Too often, though, another person is identified as a source of temptation. Israelites, for example, saw other tribes as sources of temptation to turn away from God and therefore sought to destroy them. Christians at times saw non-Christians as sources of temptation, for example in the Crusades or the Inquisition.

Is God Subject to Temptation?

Although most biblical examples of temptation involve humans, there are times when God was tempted. Enemies of Israel, for example, challenge God to punish them for their attacks on his chosen people. Jesus refuses to “test” or tempt God and Christians are advised not to test God by engaging in improper conduct.

But the Bible does contain some instances where Satan attempted to tempt Jesus, even using the scripture's teachings as his supporting evidence. 

Story of Jesus Being Tempted in the Bible

While he was fasting in the desert, Jesus was tempted by the devil, who quoted the Bible to try to make his case.

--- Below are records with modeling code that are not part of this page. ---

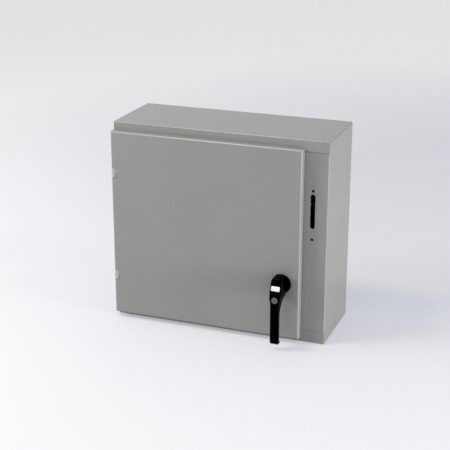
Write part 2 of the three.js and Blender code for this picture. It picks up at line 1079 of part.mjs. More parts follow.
// The insulated bar that carries the three blades and turns in the base's outer fins.
function crossbar() {
  const radius = 12;
  const half = 1.5 * POLE_PITCH - 3;
  const journal = bar("x", SHAFT_RADIUS, -half - 8, -half + 1, 0, 0, 24);
  const body = bar("x", radius, -half, half, 0, 0, 28);
  const slots = POLES.map((i) =>
    block(
      i * POLE_PITCH - BLADE.thickness / 2 - GAP,
      i * POLE_PITCH + BLADE.thickness / 2 + GAP,
      -BLADE.width / 2 - GAP,
      BLADE.width / 2 + GAP,
      -radius - CUT,
      radius + CUT,
    ),
  );
  const bore = bar("x", SHAFT_RADIUS + GAP, half - 12, half + CUT, 0, 0, 24);
  return cut(join(body, journal), ...slots, bore);
}

// A pair of prongs that grip one end of a blade, and the block that joins them. side is 1 above the
// shaft and -1 below it.
function jaw(side) {
  const half = BLADE.width / 2;
  const span = (a, b) => (side > 0 ? [a, b] : [-b, -a]);
  return [
    block(-JAW.outer, -JAW.inner, -half, half, ...span(JAW.start, JAW.end)),
    block(JAW.inner, JAW.outer, -half, half, ...span(JAW.start, JAW.end)),
    block(-8, 8, -half, BASE_FRONT - GAP, ...span(JAW.end - 4, JAW.end + 3)),
  ];
}

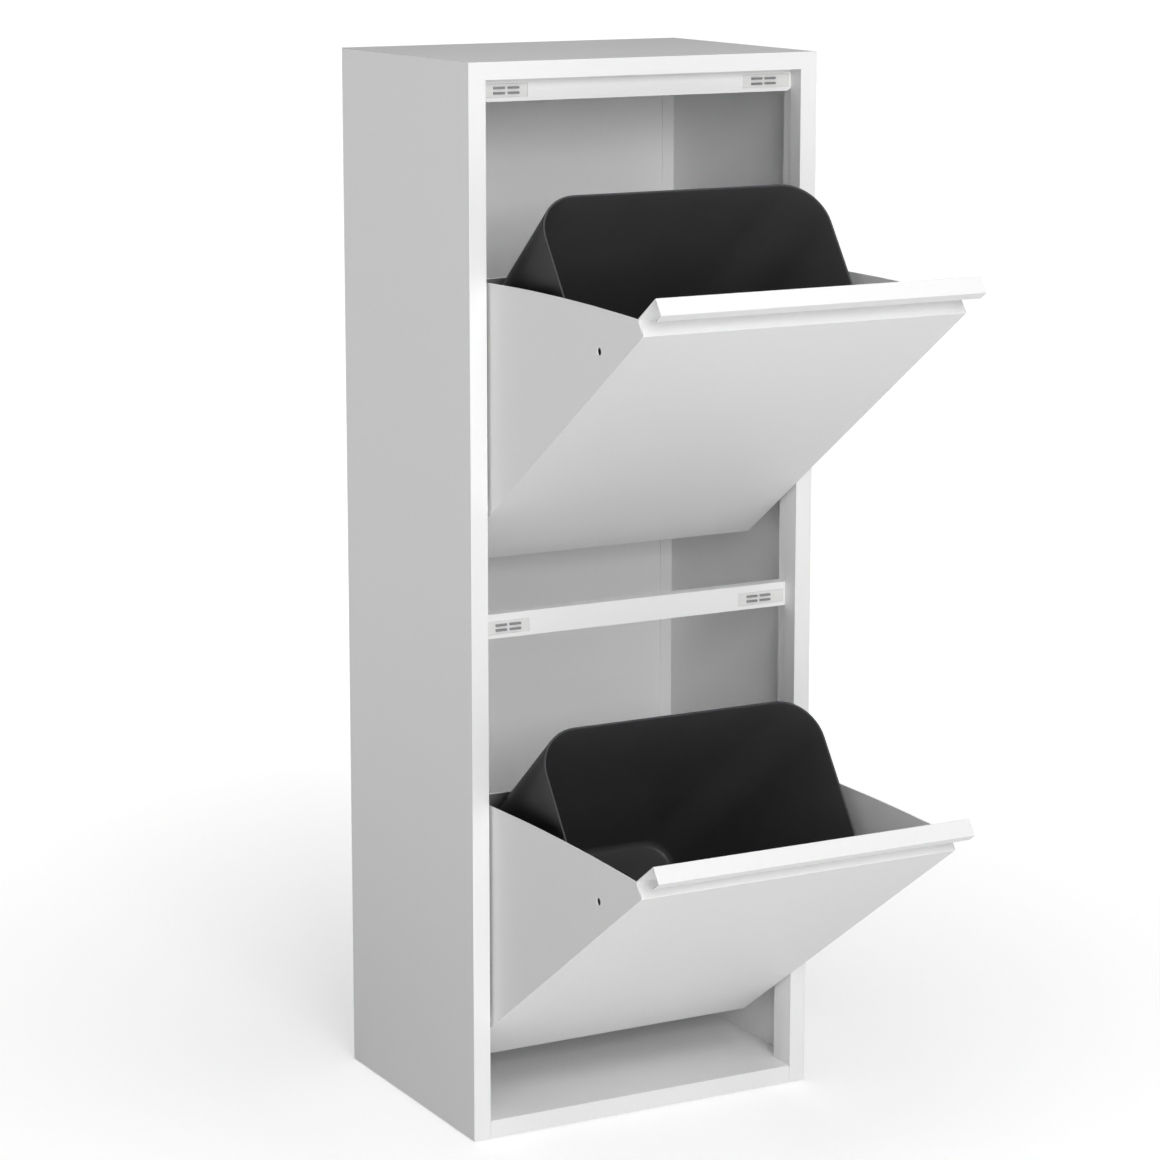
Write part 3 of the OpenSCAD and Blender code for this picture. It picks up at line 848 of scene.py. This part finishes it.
class CabinetStep:
    """What every step has in common. A step that can't finish raises an error."""

    bl_options = {"REGISTER", "UNDO"}

    def execute(self, context):
        """Makes the step's pieces."""
        self.make(context.scene)
        return {"FINISHED"}


class MakeCarcass(CabinetStep, bpy.types.Operator):
    """Fold and coat the cabinet's fixed sheets."""

    bl_idname = "cabinet.carcass"
    bl_label = "Fixed sheets"

    def make(self, scene):
        """Makes one piece for each sheet."""
        for node in CARCASS_SHEETS:
            sheet_piece(node, CARCASS)


class MakeBins(CabinetStep, bpy.types.Operator):
    """Fold and coat each bin's front, liner, wings and cradle."""

    bl_idname = "cabinet.bins"
    bl_label = "Tilting bins"

    def make(self, scene):
        """Makes one piece for each sheet."""
        for level in LEVELS:
            for kind in ("front", "liner", "cradle"):
                sheet_piece(f"{kind}_{level}", "bin_" + level)
            for side in SIDES:
                sheet_piece(f"wing_{level}_{side}", "bin_" + level)


class MakeCatches(CabinetStep, bpy.types.Operator):
    """Mould the catch housings and grow their pole strips and magnets."""

    bl_idname = "cabinet.catches"
    bl_label = "Catches"

    def make(self, scene):
        """Makes the housing, strips and magnets of each catch."""
        small = scene.cabinet_small_parts
        tree = bar_tree()
        for catch in CATCHES:
            small_piece("catch_" + catch, CARCASS)
            for kind in ("poles_", "magnets_"):
                node = kind + catch
                boxes = island_boxes(node)
                size = boxes[0][1] - boxes[0][0]
                points = [((low.x + high.x) / 2, low.y, (low.z + high.z) / 2) for low, high in boxes]
                values = {
                    "Length": size.x, "Depth": size.y, "Thickness": size.z, "Edge radius": small.strip_edge,
                }
                grow(node + "_bars", tree, CARCASS, node, points, values)


class MakePivots(CabinetStep, bpy.types.Operator):
    """Mould the pivot bushes and turn the pivot pins."""

    bl_idname = "cabinet.pivots"
    bl_label = "Pivots"

    def make(self, scene):
        """Makes a bush and a pin for each side of each bin."""
        small = scene.cabinet_small_parts
        tree = stud_tree()
        for level in LEVELS:
            for side, inward in zip(SIDES, (1, -1)):
                small_piece(f"bush_{level}_{side}", CARCASS)
                node = f"pin_{level}_{side}"
                low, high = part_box(node)
                head = (high.z - low.z) / 2
                tail = high.x - low.x - small.pin_head - small.wing_steel - small.pin_shoulder
                values = turned(
                    (head, small.pin_head), (small.pin_radius, small.wing_steel),
                    (head, small.pin_shoulder), (small.pin_radius, tail),
                    small.edge, (0, inward * 90, 0),
                )
                seat = stud_seat(low, high, inward, small.pin_head)
                grow(node + "_turned", tree, "bin_" + level, node, [seat], values)


class MakeStops(CabinetStep, bpy.types.Operator):
    """Mould the rubber buffers that end each bin's swing."""

    bl_idname = "cabinet.stops"
    bl_label = "Stop buffers"

    def make(self, scene):
        """Makes a buffer for each wing."""
        small = scene.cabinet_small_parts
        tree = stud_tree()
        for level in LEVELS:
            for side, inward in zip(SIDES, (1, -1)):
                node = f"stop_{level}_{side}"
                low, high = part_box(node)
                radius = (high.z - low.z) / 2
                half = (high.x - low.x - small.stop_head - small.wing_steel) / 2
                values = turned(
                    (radius - small.stop_step, small.stop_head), (radius / 2, small.wing_steel),
                    (radius, half), (radius, half),
                    small.stop_edge, (0, inward * 90, 0),
                )
                seat = stud_seat(low, high, inward, small.stop_head)
                grow(node + "_turned", tree, "bin_" + level, node, [seat], values)


class MakeRivets(CabinetStep, bpy.types.Operator):
    """Set the rivets that hold the back sheet."""

    bl_idname = "cabinet.rivets"
    bl_label = "Back rivets"

    def make(self, scene):
        """Makes all the rivets as one piece."""
        small = scene.cabinet_small_parts
        boxes = island_boxes("back_rivets")
        low, high = boxes[0]
        head = (high.x - low.x) / 2
        bulge = head * 0.75
        half = (high.y - low.y - small.rivet_head - small.rivet_grip) / 2
        seats = [((a.x + b.x) / 2, b.y - small.rivet_head, (a.z + b.z) / 2) for a, b in boxes]
        values = turned(
            (head, small.rivet_head), (head / 2, small.rivet_grip), (bulge, half), (bulge, half),
            small.rivet_head * 0.8, (-90, 0, 0),
        )
        grow("back_rivets_turned", stud_tree(), CARCASS, "back_rivets", seats, values)


class MakeGlides(CabinetStep, bpy.types.Operator):
    """Press the glides into the base."""

    bl_idname = "cabinet.glides"
    bl_label = "Foot glides"

    def make(self, scene):
        """Makes all the glides as one piece."""
        small = scene.cabinet_small_parts
        boxes = island_boxes("foot_glides")
        low, high = boxes[0]
        radius = (high.x - low.x) / 2
        # A plain stem, in three equal lengths.
        stem = (radius * 5 / 12, (high.z - low.z - small.glide_foot) / 3)
        seats = [((a.x + b.x) / 2, (a.y + b.y) / 2, a.z + small.glide_foot) for a, b in boxes]
        values = turned((radius, small.glide_foot), stem, stem, stem, small.edge * 2, (180, 0, 0))
        grow("foot_glides_turned", stud_tree(), CARCASS, "foot_glides", seats, values)


class MakeBuckets(CabinetStep, bpy.types.Operator):
    """Grow the tapered plastic buckets."""

    bl_idname = "cabinet.buckets"
    bl_label = "Buckets"

    def make(self, scene):
        """Makes a bucket for each bin."""
        bucket = scene.cabinet_buckets
        tree = bucket_tree()
        for level in LEVELS:
            node = "bucket_" + level
            up = lift_axis(level)
            deep = Vector((0, up.z, -up.y))
            rim, base, tall, foot = bucket_shape(node, up, deep)
            values = {
                "Rim half width": rim["half_width"], "Rim half depth": rim["half_depth"],
                "Side taper": rim["half_width"] - base["half_width"],
                "Front taper": base["front"] - rim["front"], "Rear taper": rim["rear"] - base["rear"],
                "Height": tall, "Wall": bucket.wall, "Rim corner": bucket.rim_corner,
                "Base corner": bucket.base_corner, "Base edge": bucket.base_edge,
                "Steps": bucket.around, "Tilt": [math.atan2(deep.z, deep.y), 0, 0],
            }
            grow(node + "_shell", tree, "bucket_tub_" + level, node, [foot], values)


def lift_axis(level):
    """The direction in which a bucket lifts out of its bin."""
    joint = next(j for j in frame["joints"] if j["name"] == "lift_" + level)
    return Vector(joint["axis"]).normalized()


def bucket_shape(node, up, deep):
    """A CAD bucket's outline at its rim and base, its height, and the point under its rim's middle."""
    points = [vert.co.copy() for vert in frame["nodes"][node].data.vertices]
    low = min(point.dot(up) for point in points)
    high = max(point.dot(up) for point in points)

    def outline(at, reach):
        near = [point for point in points if abs(point.dot(up) - at) < reach]
        return {
            "half_width": max(point.x for point in near),
            "front": min(point.dot(deep) for point in near),
            "rear": max(point.dot(deep) for point in near),
        }

    rim = outline(high, 0.1 * MM)
    edge = bpy.context.scene.cabinet_buckets.base_edge
    above = outline(low + edge, 0.6 * MM)
    grow = (high - low) / (high - low - edge)
    base = {key: rim[key] + (above[key] - rim[key]) * grow for key in rim}
    rim["half_depth"] = (rim["rear"] - rim["front"]) / 2
    foot = up * low + deep * (rim["front"] + rim["half_depth"])
    return rim, base, high - low, foot


class MakeStudio(CabinetStep, bpy.types.Operator):
    """Lay the floor, set the lights and stand the camera."""

    bl_idname = "cabinet.studio"
    bl_label = "Studio"

    def make(self, scene):
        """Makes the stage round the cabinet."""
        studio = scene.cabinet_studio
        low, high = FRAME_BOX
        lay_floor(studio, low.z)
        light_up(scene, studio, (low + high) / 2)
        stand_camera(scene, studio, (low + high) / 2)


def lay_floor(studio, height):
    """A wide pale floor that glows a little.

    What it is seen to glow grows evenly with distance. What it casts on the cabinet is less, and
    grows behind the cabinet more than in front.
    """
    sheet = bmesh.new()
    bmesh.ops.create_grid(sheet, x_segments=1, y_segments=1, size=studio.floor_reach)
    bmesh.ops.translate(sheet, verts=sheet.verts, vec=(0, 0, height))
    mesh = bpy.data.meshes.new("floor")
    sheet.to_mesh(mesh)
    sheet.free()
    material, board = new_finish("floor_board")
    cloud = noise(board, places(board), 800 * MM)
    x, y, _ = board.split(places(board))
    away = board.maths("SQRT", x * x + y * y)
    far = board.clamp((away - studio.glow_start) / studio.glow_run)
    behind = board.clamp((y + studio.glow_start) / studio.glow_run)
    far_glow = studio.front_glow + behind * (studio.back_glow - studio.front_glow)
    cast_glow = studio.near_glow + far * (far_glow - studio.near_glow)
    seen_glow = studio.seen_glow + far * (1.0 - studio.seen_glow)
    seen = board.node("ShaderNodeLightPath", out="Is Camera Ray")
    glow = cast_glow + seen * (seen_glow - cast_glow)
    surface(board, {
        "Base Color": mix(board, cloud, shade(studio.floor, 0.995), studio.floor),
        "Roughness": 0.9,
        "Emission Color": mix(board, glow, (0.0, 0.0, 0.0), (1.0, 1.0, 1.0)),
        "Emission Strength": 1.0,
    })
    mesh.materials.append(material)
    floor = bpy.data.objects.new("floor", mesh)
    bpy.context.scene.collection.objects.link(floor)


def soft_light(name, power, size, place_at, aim):
    """A soft square light turned to a point."""
    lamp = bpy.data.lights.new(name, "AREA")
    lamp.shape = "SQUARE"
    lamp.size = size
    lamp.energy = power
    light = bpy.data.objects.new(name, lamp)
    light.location = place_at
    light.rotation_euler = (place_at - aim).to_track_quat("Z", "Y").to_euler()
    bpy.context.scene.collection.objects.link(light)


def light_up(scene, studio, aim):
    """Even light all round with a pale backdrop, and soft lights before the front and overhead."""
    world = bpy.data.worlds.new("even_light")
    world.use_nodes = True
    board = Board(world.node_tree)
    _, _, height = board.split(board.node("ShaderNodeTexCoord", out="Object"))
    above = board.clamp(height / studio.haze)
    light = mix(board, above, (studio.horizon,) * 3, (studio.sky,) * 3)
    seen = board.node("ShaderNodeLightPath", out="Is Camera Ray")
    backdrop = mix(board, seen, light, (studio.backdrop,) * 3)
    sky = board.node("ShaderNodeBackground", None, {"Color": backdrop, "Strength": 1.0})
    board.node("ShaderNodeOutputWorld", None, {"Surface": sky})
    scene.world = world
    soft_light("front_light", studio.key, studio.key_size, aim + Vector(studio.key_place), aim)
    soft_light("top_light", studio.top, studio.top_size, aim + Vector(studio.top_place), aim)
    scene.view_settings.view_transform = "Standard"
    scene.view_settings.look = "None"


def stand_camera(scene, studio, centre):
    """The camera, looking slightly down on the cabinet from the left of its front."""
    turn = studio.azimuth
    drop = studio.elevation
    ahead = Vector((math.sin(turn) * math.cos(drop), math.cos(turn) * math.cos(drop), -math.sin(drop)))
    right = Vector((math.cos(turn), -math.sin(turn), 0))
    aim = centre + right * studio.aim_right + right.cross(ahead) * studio.aim_up
    lens = bpy.data.cameras.new("camera")
    lens.lens = studio.lens
    lens.sensor_width = FILM_WIDTH
    lens.shift_y = studio.shift
    camera = bpy.data.objects.new("camera", lens)
    camera.location = aim - ahead * studio.distance
    camera.rotation_euler = (math.radians(90) - drop, 0.0, -turn)
    scene.collection.objects.link(camera)
    scene.camera = camera


# ---------------------------------------------------------------- add-on


class CabinetPanel(bpy.types.Panel):
    """The steps and settings, in the sidebar."""

    bl_idname = "VIEW3D_PT_cabinet"
    bl_label = "Tilt-out cabinet"
    bl_space_type = "VIEW_3D"
    bl_region_type = "UI"
    bl_category = "Cabinet"

    def draw(self, context):
        """Lists each step's button and each group of settings."""
        for step in STEPS:
            self.layout.operator(step.bl_idname)
        for label, group in SETTINGS.items():
            box = self.layout.box()
            for key in group.__annotations__:
                box.prop(getattr(context.scene, label), key)


SETTINGS = {
    "cabinet_sheets": SheetSettings,
    "cabinet_small_parts": SmallPartSettings,
    "cabinet_buckets": BucketSettings,
    "cabinet_studio": StudioSettings,
}
STEPS = (
    MakeCarcass, MakeBins, MakeCatches, MakePivots, MakeStops, MakeRivets, MakeGlides,
    MakeBuckets, MakeStudio,
)


def register():
    """Registers the settings, the steps and the panel."""
    for label, group in SETTINGS.items():
        bpy.utils.register_class(group)
        setattr(bpy.types.Scene, label, PointerProperty(type=group))
    for kind in (*STEPS, CabinetPanel):
        bpy.utils.register_class(kind)


def unregister():
    """Takes them away again."""
    for kind in reversed((*STEPS, CabinetPanel)):
        bpy.utils.unregister_class(kind)
    for label, group in SETTINGS.items():
        delattr(bpy.types.Scene, label)
        bpy.utils.unregister_class(group)


def main():
    """Makes every piece in order."""
    register()
    bpy.ops.cabinet.carcass()
    bpy.ops.cabinet.bins()
    bpy.ops.cabinet.catches()
    bpy.ops.cabinet.pivots()
    bpy.ops.cabinet.stops()
    bpy.ops.cabinet.rivets()
    bpy.ops.cabinet.glides()
    bpy.ops.cabinet.buckets()
    bpy.ops.cabinet.studio()


if __name__ == "__main__":
    main()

Satan taunted Jesus, telling him,  "If you are the Son of God, command this stone to become bread." Jesus replied that man does not live by bread alone.

Then Satan took Jesus up and showed him all the kingdoms of the world, saying they were all under the Devil's control. He promised Jesus to give them to him if Jesus would fall down and worship him.

Again Jesus quoted from the Bible: "You shall worship the Lord your God and him only shall you serve." (Deuteronomy 6:13)

Satan tried to tempt Jesus a third time, taking him to the highest point of the temple in Jerusalem. He misquoted Psalm 91, noting that the angels would save Jesus if he tried to jump from the top of the temple. But Jesus replied with Deuteronomy 6:16: "You shall not put the Lord your God to the test." 

Valuing Temptation

There are arguments in the Christian tradition that temptation actually has value and should not be shunned too strongly. If there is no temptation, then are no opportunities to overcome temptation and thereby strengthen one’s faith. Where is the value in the practice of celibacy by Catholic priests, for example, if one never experiences any temptations to sexual behavior?

By struggling and overcoming temptation, you can feel engaged in self-improvement.